1. AFAIK we already have fences/walls/rivers in every urban area. The unfenced areas tend to be incredibly rough, desolate terrain. If a fifty mile walk through the Chihuahuan Desert doesn't deter a border crossing, a small fence probably isn't going to, either.
2. What are military patrols going to accomplish that 20,000 sworn Border Patrol agents aren't doing already? Illegal border crossings are at a 50 year low as it is. Seems like a good way to degrade military readiness.
3. Expedited how? And, sure, that makes sense, but seems extremely expensive.

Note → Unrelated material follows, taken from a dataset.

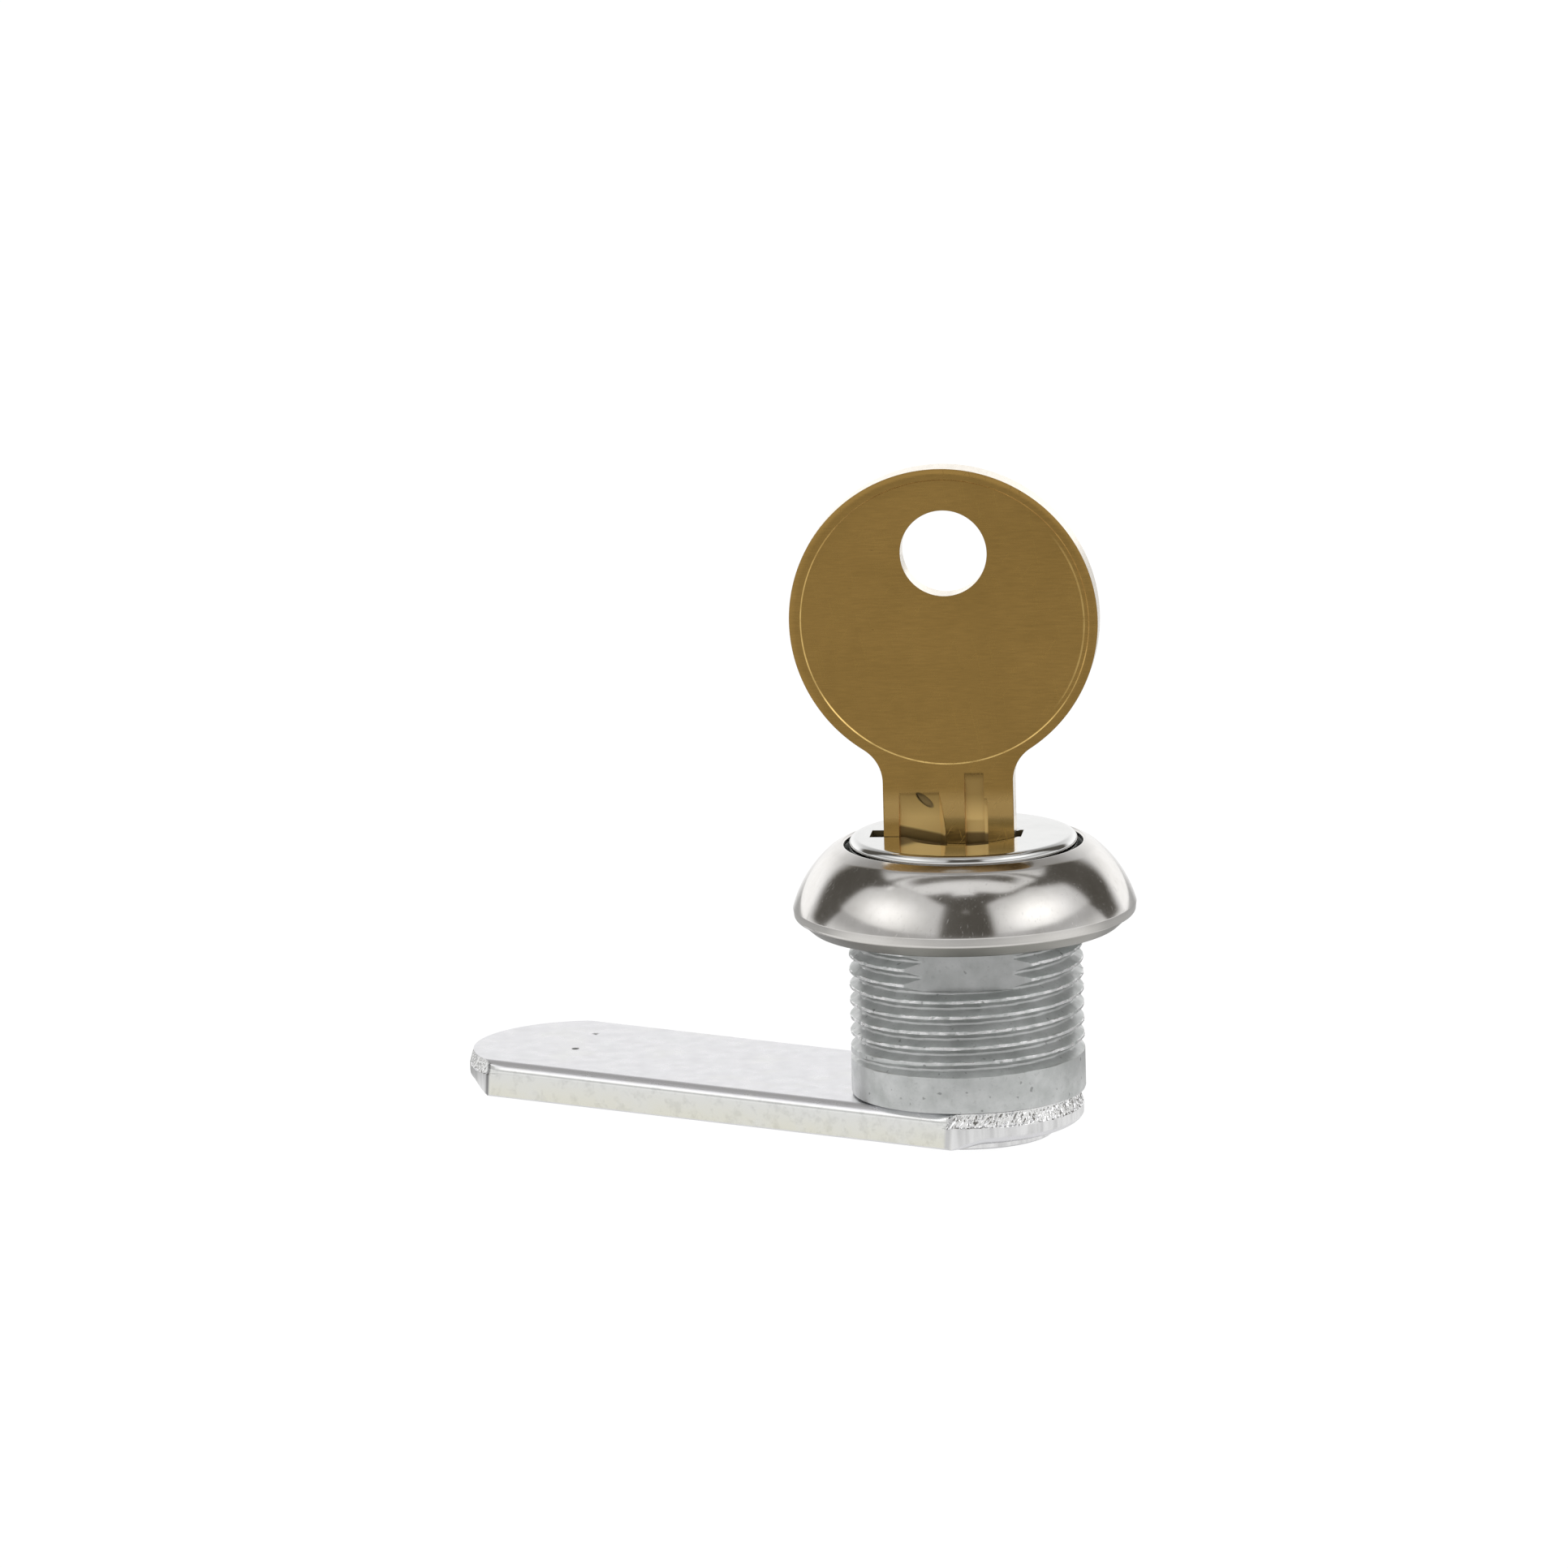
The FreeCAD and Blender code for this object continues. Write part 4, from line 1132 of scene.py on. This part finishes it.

4. We sort of already have this with E-verify (varies state to state), but absent a massive increase in enforcement apparatus you aren't going to see much of a change. All E-verify did was ensure that illegal immigrants got a fake identity before going to work. It's going to take a rare US Attorney who wants to waste his time proving that an employer knew his employees weren't legal.
5. Seems expensive, and again, you're hurting military readiness to accomplish a law enforcement goal.
6. Just seems like nativism. We allowed about the same number of legal immigrants in last year as we did in 1907, when the population was less than a third what it is now. And somehow we managed to assimilate them. Reducing legal immigration is just about the one surefire way to increase illegal immigration.
Basically, most of the things you mentioned might reduce illegal immigration somewhat, but at a huge cost. What's the point? Illegal immigrants only come here because people want to hire them. If you want drastically more expensive housing and food, and pay for it with higher taxes to boot, go for it, I guess.